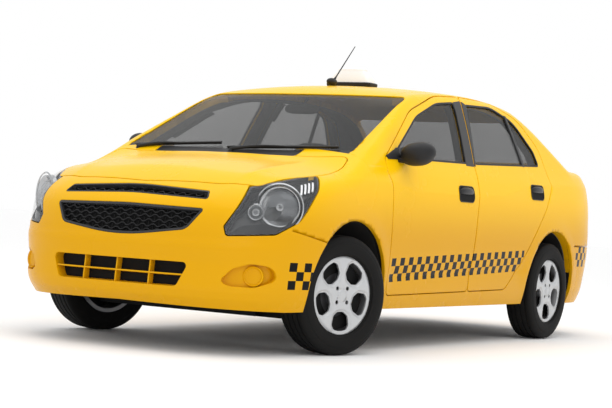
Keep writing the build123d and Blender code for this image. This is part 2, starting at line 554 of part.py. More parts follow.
# ---- Outside fittings ----
over_roof = cabin_form(-PANE_GAP)
proud = cabin_form(-14) - cabin_form(5 - PANE_GAP)
blades = []
for x0, x1 in ((-640, -60), (20, 640)):
    z0, z1 = 1035, 1062
    rows = [(x0, z0, 0), (x1, z1, 0), (x1, z1 + 14, 0), (x0, z0 + 14, 0)]
    blades += (proud & end_prism(rows, -1500, -900)).solids()
write("wipers", *blades)
sign_y = 20
base = box(-155, 155, sign_y - 60, sign_y + 60, 1490, 1524)
hood = Pos(0, sign_y, 1524) * extrude(Rectangle(296, 104), amount=88, taper=17)
write("roof_sign", (base - over_roof) + hood)
foot = Pos(0, -219, 1504) * Cone(30, 14, 44) - over_roof
mast_dir = (0, 250, 236)
mast = extrude(Plane(origin=(0, -219, 1510), z_dir=mast_dir) * Circle(3), amount=hypot(250, 236))
write("antenna", foot + (mast - over_roof))
w, h = PLATE_HALF_W - 2, PLATE_HALF_H - 2
plate = box(-w, w, NOSE_Y, NOSE_Y + PLATE_T, FRONT_PLATE_Z - h, FRONT_PLATE_Z + h)
write("number_plates", plate, box(-w, w, TAIL_Y - PLATE_T, TAIL_Y, REAR_PLATE_Z - h, REAR_PLATE_Z + h))
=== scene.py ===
import bpy
import numpy as np
from math import radians, sin, cos, tan, pi, hypot
from mathutils import Matrix, Vector
from mathutils.geometry import delaunay_2d_cdt


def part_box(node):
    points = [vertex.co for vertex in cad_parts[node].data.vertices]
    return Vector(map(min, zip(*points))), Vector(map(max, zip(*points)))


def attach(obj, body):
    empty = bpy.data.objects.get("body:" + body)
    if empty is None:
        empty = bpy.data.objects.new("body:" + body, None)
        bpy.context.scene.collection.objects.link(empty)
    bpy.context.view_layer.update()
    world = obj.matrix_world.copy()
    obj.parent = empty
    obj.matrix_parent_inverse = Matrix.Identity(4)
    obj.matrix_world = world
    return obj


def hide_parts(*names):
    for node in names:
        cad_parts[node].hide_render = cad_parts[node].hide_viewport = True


# A yellow saloon taxi in metres: +Z up, the front faces -Y, the car's left is +X.
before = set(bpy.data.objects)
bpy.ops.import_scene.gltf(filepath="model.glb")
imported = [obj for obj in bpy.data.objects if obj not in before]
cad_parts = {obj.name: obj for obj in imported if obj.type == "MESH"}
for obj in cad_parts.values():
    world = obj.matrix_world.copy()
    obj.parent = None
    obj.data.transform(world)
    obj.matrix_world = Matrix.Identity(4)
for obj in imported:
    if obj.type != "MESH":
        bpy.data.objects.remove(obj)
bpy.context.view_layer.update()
print("stage: frame loaded")

frontAxle, rearAxle, archHeight = -1.380, 1.240, .318
halfSeam = .0025


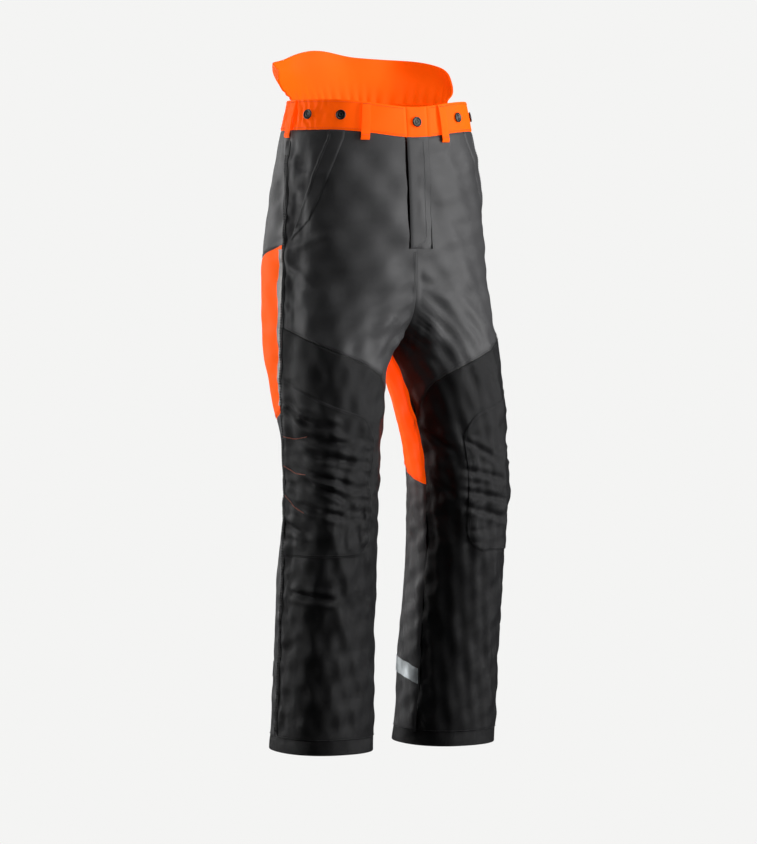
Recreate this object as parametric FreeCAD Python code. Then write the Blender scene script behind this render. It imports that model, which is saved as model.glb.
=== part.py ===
import FreeCAD, Part
import math
import os

# Protective forestry trousers with a high back: sewn panels over saw protection inserts.
# All sizes are in millimetres and all angles in degrees.
# The origin is the centre of the waist opening, 6 mm under the waistband's top edge over
# the side seams. -Y is the front, -X is the wearer's right and +Z is up.

Vector = FreeCAD.Vector
ORIGIN = Vector(0, 0, 0)
X_AXIS = Vector(1, 0, 0)
Y_AXIS = Vector(0, 1, 0)
Z_AXIS = Vector(0, 0, 1)

# ---------------------------------------------------------------- driving dimensions
CROTCH_Z = -400.0
KNEE_Z = -645.0
HEM_Z = -1074.0
SQUARENESS = 2.3            # exponent of the rounded oval that each level is
BAND_HEIGHT = 50.0
BAND_TOP_Z = 6.0            # top of the band at the sides and the back
FRONT_DIP = 12.0            # the band dips by this much at the front centre
DIP_SHARPNESS = 8

FABRIC = 2.0                # outer shell with its lining
BAND_THICKNESS = 3.0
INSERT_DEPTH = 3.0          # saw protection lies this far under the outer surface
INSERT_THICKNESS = 5.0
SEAM_GAP = 0.8              # half of the gap between two neighbouring panels
SEAM_ANGLE = 0.3

# Outline of the garment: height, reach of the outer side from the mid plane,
# half of the depth, and the middle of the depth.
OUTLINE = (
    (0.0, 156.0, 112.0, 0.0),
    (-120.0, 181.0, 128.0, 3.0),
    (-270.0, 194.0, 141.0, 8.0),
    (CROTCH_Z, 200.0, 121.0, -11.0),
    (-540.0, 203.0, 96.0, -50.0),
    (KNEE_Z, 206.0, 90.0, -62.0),
    (-850.0, 201.0, 86.0, -38.0),
    (HEM_Z, 200.0, 90.0, -18.0),
)
# Distance from the mid plane to the centre of a leg: it grows from nothing above the hips.
LEG_CENTRE = (
    (0.0, 0.0),
    (-180.0, 0.0),
    (-290.0, 26.0),
    (CROTCH_Z, 100.0),
    (-540.0, 121.0),
    (KNEE_Z, 128.5),
    (-850.0, 122.5),
    (HEM_Z, 118.5),
)
SIDE_SEAM = -88.0           # angle from the front of the leg, negative towards the outside
FULL_TURN = 360.0

# Seams that run down the leg: height, angle.
SIDE_LINE = (
    (-60.0, SIDE_SEAM),
    (-160.0, -82.0),
    (-358.0, -81.0),
    (-512.0, -94.0),
    (KNEE_Z, -99.0),
    (-800.0, -96.0),
    (HEM_Z, -97.0),
)
INSEAM = ((CROTCH_Z, 84.0), (-540.0, 79.0), (KNEE_Z, 79.0), (-850.0, 69.5), (HEM_Z, 66.0))

# Seams that run round the leg: angle, height.
SEAT_SEAM = ((-273.0, -345.0), (-180.0, -300.0), (SIDE_SEAM, -233.0))
GREY_SEAM = (
    (SIDE_SEAM, -360.0),
    (-30.0, -406.0),
    (20.0, -439.0),
    (47.0, -463.0),
    (63.0, -490.0),
    (90.0, -552.0),
)
KNEE_TOP_SEAM = ((SIDE_SEAM, -447.0), (-30.0, -493.0), (5.0, -512.0), (26.0, -531.0), (90.0, -566.0))
ORANGE_SEAM = ((-285.0, -634.0), (-250.0, -620.0), (-180.0, -568.0), (-110.0, -512.0), (SIDE_SEAM, -500.0))
KNEE_INNER_ANGLE = 26.0
KNEE_CORNER_ANGLE = 12.0
KNEE_BOTTOM_Z = -745.0
SHIN_TOP_GAP = 3.5
KNEE_FOLD_END_Z = -716.0    # under this level the leg keeps its shape when the knee bends
HEM_TOP_Z = -1050.0
HEM_THICKNESS = 3.2

# Fly and front closure.
FLY_EDGE_X = -11.0
FLY_HINGE_X = 30.0
FLY_BOTTOM_Z = -240.0
FLY_GAP = 1.0
TAB_EDGE_X = -9.0
TAB_THICKNESS = 2.6
UNDERLAP_DEPTH = 3.6
UNDERLAP_LEFT_X = 24.0
UNDERLAP_RIGHT_X = -30.0
UNDERLAP_THICKNESS = 2.4
FLAP_AXIS_CLEARANCE = 2.2   # the flap turns on a line this far outside the fly's chord

# Zip, in its own frame: x across, y into the body, z up along the zip.
ZIP_X = 3.0
ZIP_DEPTH = 10.0
ZIP_TOP_Z = -70.0
ZIP_LENGTH = 165.0
ZIP_TRAVEL = 146.0
TOOTH_PITCH = 3.0
TOOTH_WIDTH = 2.0
TOOTH_HEIGHT = 1.4
TOOTH_THICKNESS = 2.2
ROW_GAP = 1.2
TAPE_WIDTH = 12.0
TAPE_THICKNESS = 0.8
SLIDER_WIDTH = 10.0
SLIDER_HEIGHT = 11.0
SLIDER_PLATE = 0.9
SLIDER_ROOM = 3.0
LUG_PIN_RADIUS = 0.88
LUG_HOLE_RADIUS = 0.95
PULLER_LENGTH = 22.0
PULLER_WIDTH = 6.0
PULLER_THICKNESS = 1.0
SHIELD_DEPTH = 15.0
SHIELD_THICKNESS = 1.5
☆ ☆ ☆
In the listing above, locate the line with "foot = Pos(0, -219, 1504)" and the line with "for node in", then extract exactly those lines and every line between them, and nothing more.

foot = Pos(0, -219, 1504) * Cone(30, 14, 44) - over_roof
mast_dir = (0, 250, 236)
mast = extrude(Plane(origin=(0, -219, 1510), z_dir=mast_dir) * Circle(3), amount=hypot(250, 236))
write("antenna", foot + (mast - over_roof))
w, h = PLATE_HALF_W - 2, PLATE_HALF_H - 2
plate = box(-w, w, NOSE_Y, NOSE_Y + PLATE_T, FRONT_PLATE_Z - h, FRONT_PLATE_Z + h)
write("number_plates", plate, box(-w, w, TAIL_Y - PLATE_T, TAIL_Y, REAR_PLATE_Z - h, REAR_PLATE_Z + h))
=== scene.py ===
import bpy
import numpy as np
from math import radians, sin, cos, tan, pi, hypot
from mathutils import Matrix, Vector
from mathutils.geometry import delaunay_2d_cdt


def part_box(node):
    points = [vertex.co for vertex in cad_parts[node].data.vertices]
    return Vector(map(min, zip(*points))), Vector(map(max, zip(*points)))


def attach(obj, body):
    empty = bpy.data.objects.get("body:" + body)
    if empty is None:
        empty = bpy.data.objects.new("body:" + body, None)
        bpy.context.scene.collection.objects.link(empty)
    bpy.context.view_layer.update()
    world = obj.matrix_world.copy()
    obj.parent = empty
    obj.matrix_parent_inverse = Matrix.Identity(4)
    obj.matrix_world = world
    return obj


def hide_parts(*names):
    for node in names:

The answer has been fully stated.